DATASET EXTRACT —
_____

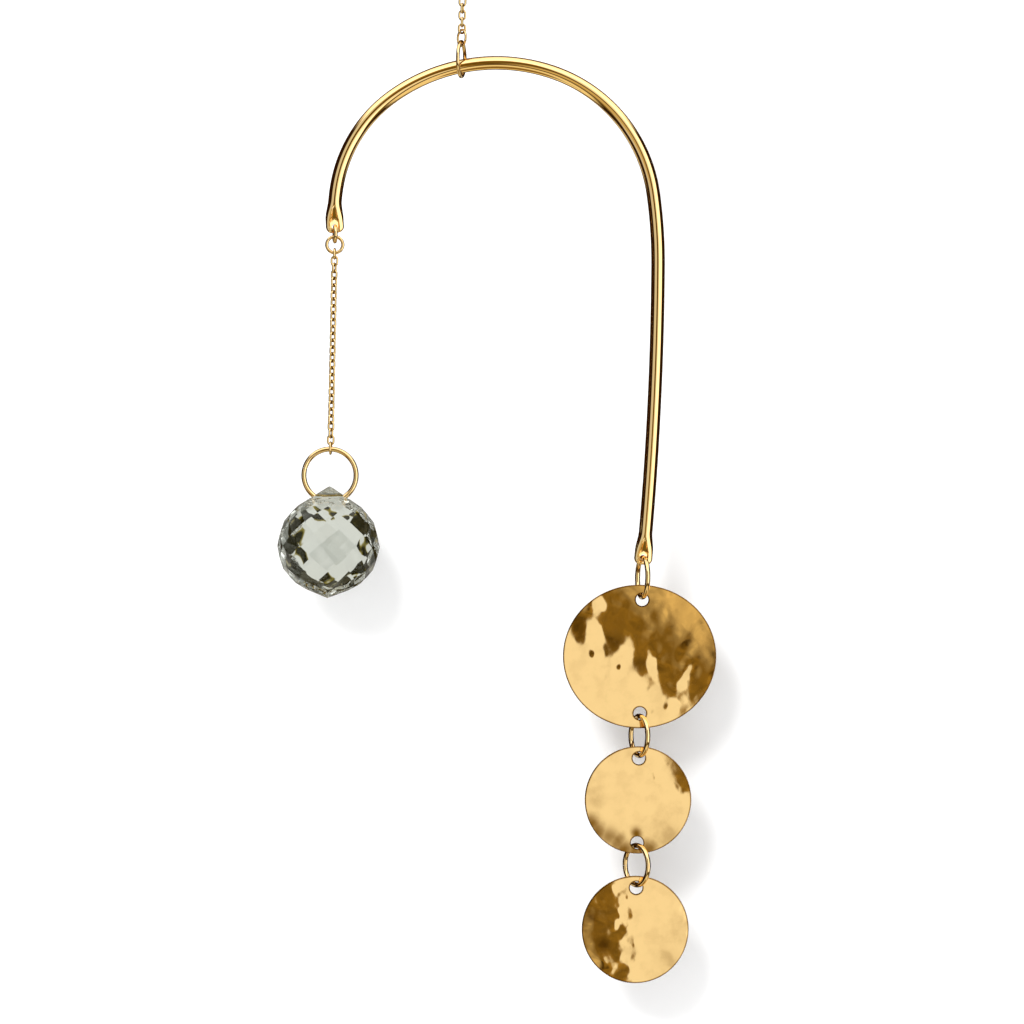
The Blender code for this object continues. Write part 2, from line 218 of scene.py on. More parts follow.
# %% [markdown]
# Glass shows mostly what is behind it. A ball of glass gathers a wide view of that into a small
# picture, upside down, so its surroundings are counted by the angle from one direction behind the
# object: a bright backdrop, a little dimmer in its middle, a round of black flags with a thin yellow
# rim, then grey with a soft light, and a pale floor. The flags give the facets their dark shapes,
# and because they stand a little to one side, the two halves of the ball differ.

# %% Cards behind the glass
# name, degrees away from the middle of the flags, elevations, softness, colour
BACKDROP = (1.0, 1.0, 1.0)
FLAGS_LEFT = 8.0
FLAGS_UP = 2.0
GLASS_CARDS = (
    ("dimmer middle of the backdrop", (-10, 14), ALL_HEIGHTS, 8, (0.80, 0.81, 0.80)),
    ("grey beyond the flags", (58, 400), ALL_HEIGHTS, 4, (0.31, 0.32, 0.31)),
    ("yellow rim of the flags", (31.3, 59), (-35, 200), 1, (0.50, 0.40, 0.08)),
    ("black flags", (31.9, 58), (-34, 200), 2, (0.018, 0.016, 0.004)),
    ("light beside the object", (78, 118), ALL_HEIGHTS, 16, (0.46, 0.46, 0.44)),
)
GLASS_FLOOR = (0.88, 0.88, 0.86)
FLOOR_BELOW = (-50, -42)
STUDIO_BEYOND = (112, 132)
print("cards behind the glass:", len(GLASS_CARDS))

# %% [markdown]
# A world's colour is worked out for one direction at a time. The direction gives the angles, and
# each card is laid on where they lie inside both of its ranges.

# %% Angles and cards
def lay_cards(tree, colour, cards, azimuth, elevation):
    """Each card over the ones before it, by how far a direction lies inside both of its ranges."""
    for _, azimuths, elevations, soft, card_colour in cards:
        cover = calculate(tree, "MULTIPLY", between(tree, azimuth, azimuths, soft),
                          between(tree, elevation, elevations, soft))
        colour = blend_colours(tree, cover, colour, opaque(card_colour))
    return colour


def angle_from(tree, direction, azimuth, elevation):
    """Angle in degrees between a ray and a fixed direction behind the object."""
    middle = tree.nodes.new("ShaderNodeVectorMath")
    middle.operation = "DOT_PRODUCT"
    level = math.cos(math.radians(elevation))
    middle.inputs[1].default_value = (level * math.sin(math.radians(azimuth)),
                                      level * math.cos(math.radians(azimuth)),
                                      math.sin(math.radians(elevation)))
    tree.links.new(direction, middle.inputs[0])
    return calculate(tree, "DEGREES", calculate(tree, "ARCCOSINE", middle.outputs["Value"]))


def direction_angles(tree):
    """Azimuth from the camera towards the right, elevation, and the angle from the flags' middle."""
    direction = tree.nodes.new("ShaderNodeTexCoord").outputs["Generated"]
    parts = tree.nodes.new("ShaderNodeSeparateXYZ")
    tree.links.new(direction, parts.inputs[0])
    x, y, z = parts.outputs
    towards_camera = calculate(tree, "MULTIPLY", y, -1.0)
    azimuth = calculate(tree, "DEGREES", calculate(tree, "ARCTAN2", x, towards_camera))
    elevation = calculate(tree, "DEGREES", calculate(tree, "ARCSINE", z))
    return direction, azimuth, elevation, angle_from(tree, direction, -FLAGS_LEFT, FLAGS_UP)


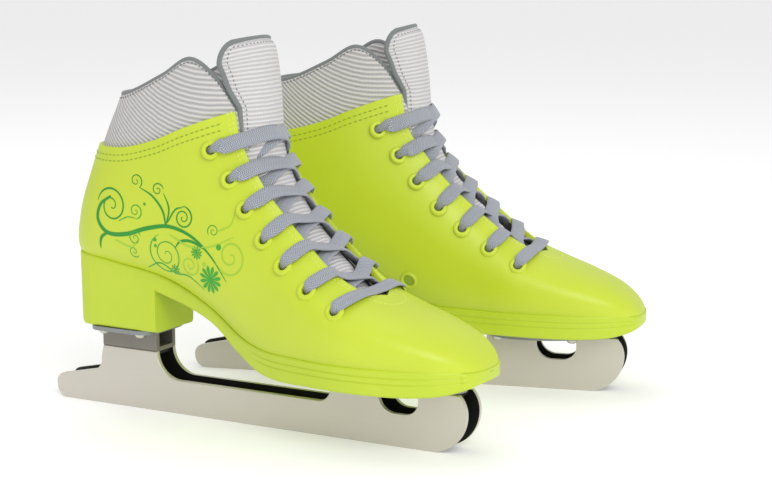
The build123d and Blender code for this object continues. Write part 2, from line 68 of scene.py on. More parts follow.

_____

WHAT THE TASK REQUIRES — Output every line above without altering anything.

RESULT OF THIS EXERCISE —
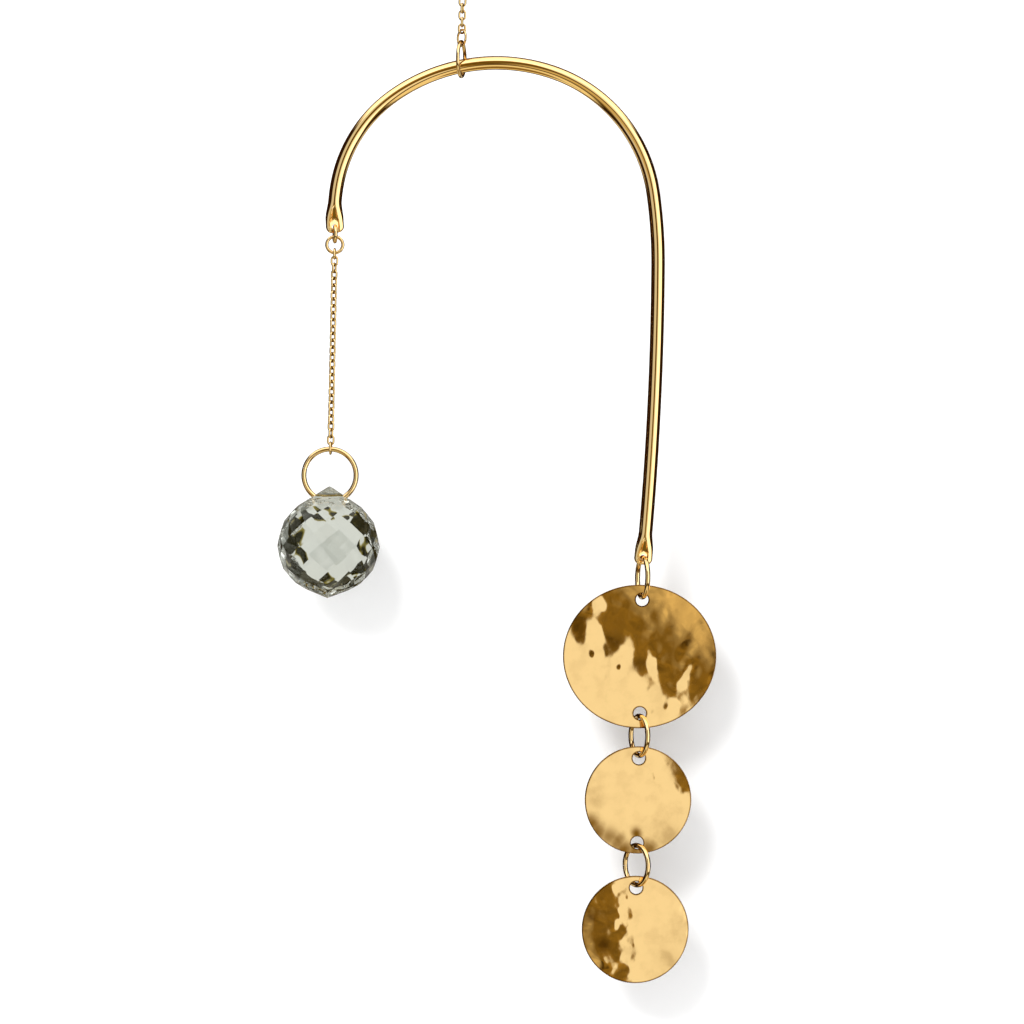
The Blender code for this object continues. Write part 2, from line 218 of scene.py on. More parts follow.
# %% [markdown]
# Glass shows mostly what is behind it. A ball of glass gathers a wide view of that into a small
# picture, upside down, so its surroundings are counted by the angle from one direction behind the
# object: a bright backdrop, a little dimmer in its middle, a round of black flags with a thin yellow
# rim, then grey with a soft light, and a pale floor. The flags give the facets their dark shapes,
# and because they stand a little to one side, the two halves of the ball differ.

# %% Cards behind the glass
# name, degrees away from the middle of the flags, elevations, softness, colour
BACKDROP = (1.0, 1.0, 1.0)
FLAGS_LEFT = 8.0
FLAGS_UP = 2.0
GLASS_CARDS = (
    ("dimmer middle of the backdrop", (-10, 14), ALL_HEIGHTS, 8, (0.80, 0.81, 0.80)),
    ("grey beyond the flags", (58, 400), ALL_HEIGHTS, 4, (0.31, 0.32, 0.31)),
    ("yellow rim of the flags", (31.3, 59), (-35, 200), 1, (0.50, 0.40, 0.08)),
    ("black flags", (31.9, 58), (-34, 200), 2, (0.018, 0.016, 0.004)),
    ("light beside the object", (78, 118), ALL_HEIGHTS, 16, (0.46, 0.46, 0.44)),
)
GLASS_FLOOR = (0.88, 0.88, 0.86)
FLOOR_BELOW = (-50, -42)
STUDIO_BEYOND = (112, 132)
print("cards behind the glass:", len(GLASS_CARDS))

# %% [markdown]
# A world's colour is worked out for one direction at a time. The direction gives the angles, and
# each card is laid on where they lie inside both of its ranges.

# %% Angles and cards
def lay_cards(tree, colour, cards, azimuth, elevation):
    """Each card over the ones before it, by how far a direction lies inside both of its ranges."""
    for _, azimuths, elevations, soft, card_colour in cards:
        cover = calculate(tree, "MULTIPLY", between(tree, azimuth, azimuths, soft),
                          between(tree, elevation, elevations, soft))
        colour = blend_colours(tree, cover, colour, opaque(card_colour))
    return colour


def angle_from(tree, direction, azimuth, elevation):
    """Angle in degrees between a ray and a fixed direction behind the object."""
    middle = tree.nodes.new("ShaderNodeVectorMath")
    middle.operation = "DOT_PRODUCT"
    level = math.cos(math.radians(elevation))
    middle.inputs[1].default_value = (level * math.sin(math.radians(azimuth)),
                                      level * math.cos(math.radians(azimuth)),
                                      math.sin(math.radians(elevation)))
    tree.links.new(direction, middle.inputs[0])
    return calculate(tree, "DEGREES", calculate(tree, "ARCCOSINE", middle.outputs["Value"]))


def direction_angles(tree):
    """Azimuth from the camera towards the right, elevation, and the angle from the flags' middle."""
    direction = tree.nodes.new("ShaderNodeTexCoord").outputs["Generated"]
    parts = tree.nodes.new("ShaderNodeSeparateXYZ")
    tree.links.new(direction, parts.inputs[0])
    x, y, z = parts.outputs
    towards_camera = calculate(tree, "MULTIPLY", y, -1.0)
    azimuth = calculate(tree, "DEGREES", calculate(tree, "ARCTAN2", x, towards_camera))
    elevation = calculate(tree, "DEGREES", calculate(tree, "ARCSINE", z))
    return direction, azimuth, elevation, angle_from(tree, direction, -FLAGS_LEFT, FLAGS_UP)


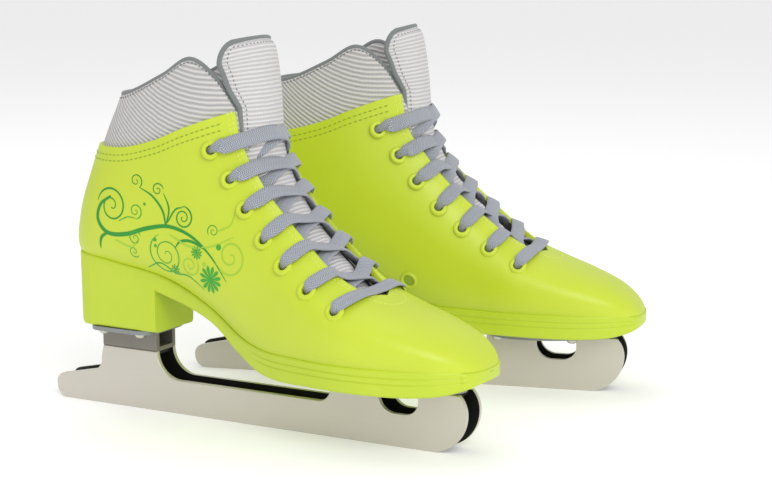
The build123d and Blender code for this object continues. Write part 2, from line 68 of scene.py on. More parts follow.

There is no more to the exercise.